Taalcuriosa
Jules Welling
Halfpalindromen
Palindromen (terugleesbare woorden of zinnen) waren bij de Grieken al bekend. Pas in de jaren zeventig werd dit curieuze verschijnsel in het Nederlands goed beschreven door onder anderen Nico Scheepmaker, Battus en Drs. P.
Namenbedenkers reageerden. Omo (waspoeder) bestond al, maar Airia (toiletlucht), Kayak (popgroep) en Civic (autonaam), om er maar een paar te noemen, waren nieuw. Het sigarettenmerk Tivoli kwam met een variant: het halfpalindroom, terugleesbaar maar verspringend van betekenis - Tivoli, I lov' it. Ik vond en vind dat een prachtig voorbeeld.
De truc is eenvoudig: draai de letters om en zorg dat er iets nieuws ontstaat. Voor zover ik weet, reageerde een uitgeverij van seksbladen als eerste, toen ze in 1969 begon met de distributie van een blad onder de titel Tuk, hetgeen weinig te raden overliet.

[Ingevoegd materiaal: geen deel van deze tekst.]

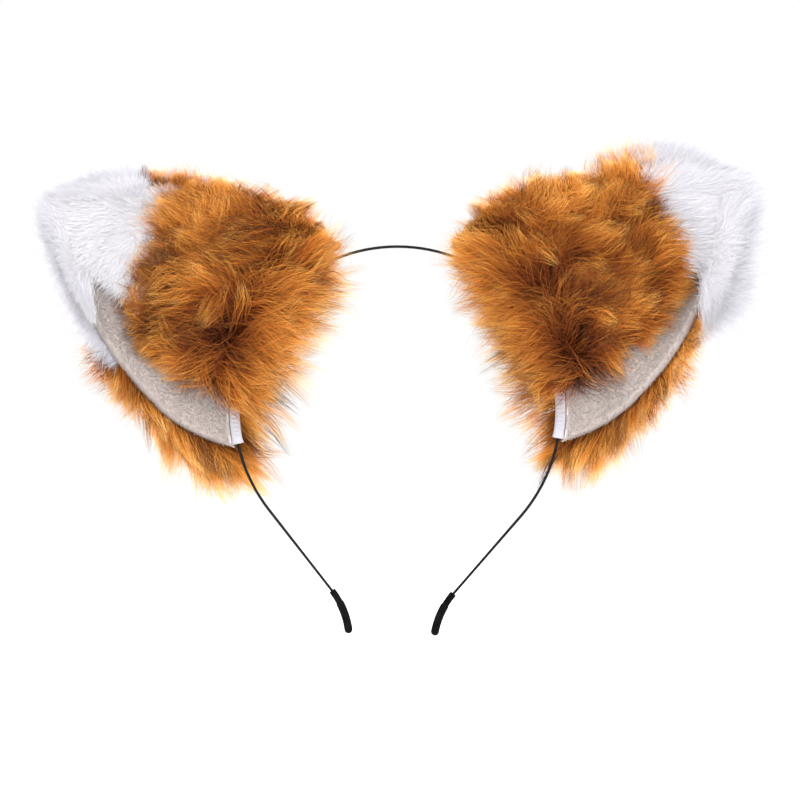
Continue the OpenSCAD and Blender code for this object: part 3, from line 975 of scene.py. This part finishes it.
def casing(side):
    """Ribbed ribbon tube around the wire, with plain selvedges and a turned hem."""
    a0 = ear_angle(side) - CASING_HALF
    a1 = ear_angle(side) + CASING_HALF
    steps = int((a1 - a0) * HOOP_R / (RIB_PITCH / 8))
    around = 40
    run = np.linspace(0, 1, steps + 1)
    angle = a0 + (a1 - a0) * run
    distance = run * (a1 - a0) * HOOP_R
    q = np.linspace(0, 2 * math.pi, around, endpoint=False)
    half_flat = (CASING_W - CASING_T) / 2
    radial = np.cos(q) * CASING_T / 2 + np.clip(np.cos(q) * 3, -1, 1) * half_flat
    depth = np.sin(q) * CASING_T / 2
    middle = np.clip(1 - np.power(np.abs(radial) / 1.25, 6), 0, 1)
    rib = 0.42 * (np.abs(np.sin(math.pi * distance / RIB_PITCH)) - 0.6)
    hem = (0.22 * np.exp(-np.square((distance - 0.7) / 0.75))
           + 0.22 * np.exp(-np.square((distance[-1] - distance - 0.7) / 0.75)))
    flare = 0.14 * np.exp(-distance / 3.0)
    scale = 1 + (hem + flare)[:, None] * 0.35
    swell = 1 + rib[:, None] * middle[None, :] * (distance > RIBS_FROM)[:, None]
    r = HOOP_R + radial[None, :] * scale
    y = depth[None, :] * scale * swell
    x, z = SIDES[side] * r * np.cos(angle)[:, None], r * np.sin(angle)[:, None]
    me = grid_mesh("casing_ribbon_" + side, np.stack([x, y, z], -1) * MM, close=True)
    ob = add_object("casing_ribbon_" + side, me, MATERIALS["ribbon"], "casing_" + side)
    thicken(ob, RIBBON_THICK, -SIDES[side])
    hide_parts("casing_" + side)


# ------------------------------------------------------------------ tip caps
ARC_END = {"right": math.radians(41), "left": math.radians(38)}
LEG_LEN, BEND_R, BEND_ANGLE = 39.5, 31.5, math.radians(30)
CAP_R, COLLAR_R, COLLAR_SHARE = 1.6, 1.35, 0.3
GROOVE_DEPTH, GROOVE_WIDTH = 0.32, 0.34


def tip_cap(side):
    """Moulded rubber cap: square-cut collar, shoulder, a groove front and back, rounded end."""
    out = -ARC_END[side]
    leg = out - math.pi / 2
    centre = (HOOP_R * np.array([math.cos(out), math.sin(out)])
              + LEG_LEN * np.array([math.cos(leg), math.sin(leg)])
              + BEND_R * np.array([math.cos(out), math.sin(out)]))
    length = BEND_R * BEND_ANGLE
    shaft, dome = np.linspace(0.5, length, 70), np.linspace(0.08, math.pi / 2, 16)
    run = np.concatenate([[0.0, 0.0, 0.04, 0.12, 0.25], shaft, length + CAP_R * np.sin(dome)])
    lip = np.array([0.62, 1.18, 1.26, 1.32, COLLAR_R])
    body = COLLAR_R + (CAP_R - COLLAR_R) * smooth((shaft - COLLAR_SHARE * length) / 1.1)
    body[0] = COLLAR_R
    radius = np.concatenate([lip, body, CAP_R * np.cos(dome)])
    angle = out + math.pi + np.minimum(run, length) / BEND_R
    beyond = np.maximum(run - length, 0)
    middle = centre + BEND_R * np.stack([np.cos(angle), np.sin(angle)], 1)
    tangent = np.stack([-np.sin(angle), np.cos(angle)], 1)
    middle = middle + beyond[:, None] * tangent
    across = np.stack([np.cos(angle), np.sin(angle)], 1)
    q = np.linspace(0, 2 * math.pi, 56, endpoint=False)
    turn = np.minimum(np.abs(q - math.pi / 2), np.abs(q - 3 * math.pi / 2))
    cut = GROOVE_DEPTH * np.exp(-np.square(turn / GROOVE_WIDTH))
    reach = smooth((run - 2.0) / 1.5) * smooth((length + 0.3 - run) / 1.5)
    r = np.maximum(radius[:, None] - cut[None, :] * reach[:, None], 0.01)
    x = middle[:, None, 0] + r * np.cos(q) * across[:, None, 0]
    z = middle[:, None, 1] + r * np.cos(q) * across[:, None, 1]
    y = r * np.sin(q)
    me = grid_mesh("tip_cap_" + side, np.stack([SIDES[side] * x, y, z], -1) * MM, close=True)
    ob = add_object("tip_cap_shell_" + side, me, MATERIALS["rubber"], "band")
    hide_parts("tip_cap_" + side)


# ------------------------------------------------------------------ scene
CAMERA_DISTANCE, SEEN_WIDTH = 1.2, 0.3092    # metres; the width is what the photograph spans


def recolour(node, material):
    """Gives a material to a CAD node that is shown as it is."""
    ob = frame["nodes"][node]
    if not ob.material_slots:
        ob.data.materials.append(material)
    for slot in ob.material_slots:
        slot.material = material


def area_light(name, place, target, size, power, colour=(1, 1, 1)):
    data = bpy.data.lights.new(name, "AREA")
    data.shape = "SQUARE"
    data.size = size
    data.energy = power
    data.color = colour
    ob = bpy.data.objects.new(name, data)
    ob.location = place
    direction = np.array(target) - np.array(place)
    ob.rotation_euler = (math.atan2(math.hypot(direction[0], direction[1]), -direction[2]), 0,
                         math.atan2(direction[1], direction[0]) - math.pi / 2)
    bpy.context.scene.collection.objects.link(ob)


def studio():
    scene = bpy.context.scene
    scene.view_settings.view_transform = "Standard"
    world = bpy.data.worlds.new("studio_white")
    world.use_nodes = True
    world.node_tree.nodes["Background"].inputs["Color"].default_value = (1.0, 1.0, 1.0, 1)
    world.node_tree.nodes["Background"].inputs["Strength"].default_value = 1.0
    scene.world = world
    area_light("key", (-0.55, -1.1, 1.1), (0, 0, 0.02), 0.6, 18.0)
    area_light("fill", (0.9, -1.0, 0.4), (0, 0, 0.02), 0.8, 12.0)
    area_light("back", (0.3, 1.0, 0.9), (0, 0, 0.02), 0.8, 12.0)

    floor_z = cad_box[0][2] - 0.03
    bpy.ops.mesh.primitive_circle_add(vertices=96, radius=3.0, fill_type="NGON",
                                      location=(0, 0, floor_z))
    floor = bpy.context.object
    floor.name = "floor"
    pale = noise_material("pale_floor", (0.90, 0.90, 0.90), (0.94, 0.94, 0.94), 3, 0.02,
                          **{"Roughness": 0.8, "Emission Color": (1, 1, 1, 1),
                             "Emission Strength": 0.12})
    floor.data.materials.append(pale)

    camera = bpy.data.cameras.new("camera")
    camera.sensor_width = 36.0
    camera.lens = camera.sensor_width * CAMERA_DISTANCE / SEEN_WIDTH
    ob = bpy.data.objects.new("camera", camera)
    ob.location = (0.00097, -CAMERA_DISTANCE, 0.0037)
    ob.rotation_euler = (math.pi / 2, 0, 0)
    scene.collection.objects.link(ob)
    scene.camera = ob


studio()
recolour("band_wire", MATERIALS["wire"])
for side in SIDES:
    recolour("casing_stitches_" + side, MATERIALS["thread"])
    recolour("rim_stitches_" + side, MATERIALS["beige_thread"])
    place_ear = ear_blend()
    casing(side)
    tip_cap(side)
    foam_core(side, place_ear)
    lining(side, place_ear)
    hides(side, place_ear)
    inner_tuft(side, place_ear)
    back_panel(side, place_ear)
    back_tip(side, place_ear)
    front_tip(side, place_ear)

Er zijn veel meer van dit soort voorbeelden, al zijn ze niet altijd even gemakkelijk te herkennen. Gerard van Winkel uit Budel mag inmiddels beschouwd worden als een geslaagd zakenman. Hij brengt overhemden op de markt onder de merknaam Ledub: een halfpalindroom van zijn woonplaats. Hij sponsort ook sportploegen onder die naam. Dat zelfde gebeurt in het Brabantse dorp Gemert, maar lang niet iedereen herkent in de clubnaam Tremeg het halfpalindroom van Gemert. Vanzelfsprekend gaat het hier om voorbeelden waarover goed nagedacht is; er is immers sponsorgeld mee gemoeid.
Ook in het alledaagse woordgebruik kennen we halfpalindromische combinaties: leek en keel bijvoorbeeld, en neger en regen is ook zo'n bekend koppel. Voor de ware liefhebber van taalcuriosa is het nooit genoeg. Zelf vind ik de plaatsnamen Edam - Made het mooiste koppel: twee toponiemen die samen een curiosum vormen.